Posted by Joe, a resident of Another Palo Alto neighborhood
on Jan 5, 2012 at 2:52 pm

> I don't think there was ever any vote for a 20000 sq ft limit,

That's correct. This 20,000 limit has been mis-reported for years by people and newspapers alike.


Posted by Random Resident, a resident of Downtown North
on Jan 5, 2012 at 8:51 pm

Instead of courting big-box retail to expand the tax base, I would instead support a complete teardown and rebuild of Stanford Shopping Mall. It is dated in design with limited dining options. Of course a rebuild of the mall requires change (unlikely to find support among a certain demographic of palo altoan). Even worse, there is the risk of sucess (the horrors) and the unknown new visitors, traffic and stakeholders that would bring. We can't have that.


Posted by svatoid, a resident of Charleston Gardens
on Jan 6, 2012 at 7:02 am

Regarding the whole grocery store issue--the 20K sq. foot limit was never voted on--it was a cap that has been maintained in Palo alto in order that JJ&F, for example, would not face too much competition.
ANyway, according to the Daily Post a Sunflower Farmers Market will be opening at the old Tower Record location (San Antonio and El camino) right on our border and (gasp) they want to make the store greater than 22K square feet.

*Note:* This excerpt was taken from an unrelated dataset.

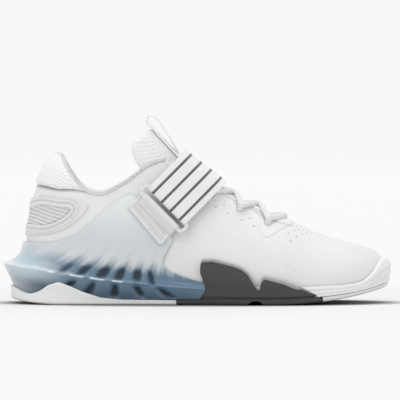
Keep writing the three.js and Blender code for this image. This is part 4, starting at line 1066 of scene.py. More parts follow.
def build_counter():
    counter = outline_mm(COUNTER, 4)
    window = outline_mm(WINDOW, 4)
    us = np.linspace(-0.30, 0.30, 330)
    ts = np.linspace(0.2, 0.98, 150)

    def height(p, uu, tt):
        inside = depth_inside(p[..., 0], p[..., 2], counter)
        hole = depth_inside(p[..., 0], p[..., 2], window)
        edge = np.minimum(inside, -hole)
        ripple = ring_steps(-hole) * smooth(0.4, 1.6, edge)
        return -0.5 + (2.1 + ripple) * smooth(-0.55, 0.75, edge), edge

    def marks(p, uu, tt):
        hole = depth_inside(p[..., 0], p[..., 2], window)
        # Painted shade in the ring's grooves, following their depth
        return {"groove": np.clip(-ring_steps(-hole) / 0.5, 0, 1)}

    patch("heel_counter_ring", us, ts, height, film, ["heel_counter"], 1.0, -1.0, marks)

    def sunk(p, uu, tt):
        inside = depth_inside(p[..., 0], p[..., 2], window)
        return 0.85 - 0.35 * smooth(0.0, 4.0, inside), inside

    us = np.linspace(-0.24, 0.24, 200)
    patch(
        "heel_window_mesh", us, np.linspace(0.3, 0.85, 80), sunk, mesh_cloth, ["heel_window"], 0.5, -0.5
    )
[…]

Plus a Fresh and Easy will be opening in Mountain View at Rengsdorf and Middlefield. And a new, giant Safeway at the old Sears site in the PA border.
I am sure many people in PA will not be too happy--too much competition--we do not need a free market in Palo Alto. Maybe Palo Alto officials can step in and make demands of Mountain View regarding their unfair policy of allowing stores to actually open in their city they may draw Palo Alto customers.


Posted by Hot Button, a resident of another community
on Jan 6, 2012 at 12:29 pm

Where are all the usual firebrands like pat, Common Sense, etc.? Why no posts on this hot button topic? Its the new year, people, lets crank up the heat on the posts, OK?


Posted by svatoid, a resident of Charleston Gardens
on Jan 6, 2012 at 12:34 pm

Hot Button--why don't you give it a rest. If have any comments on the subject, then please, post them.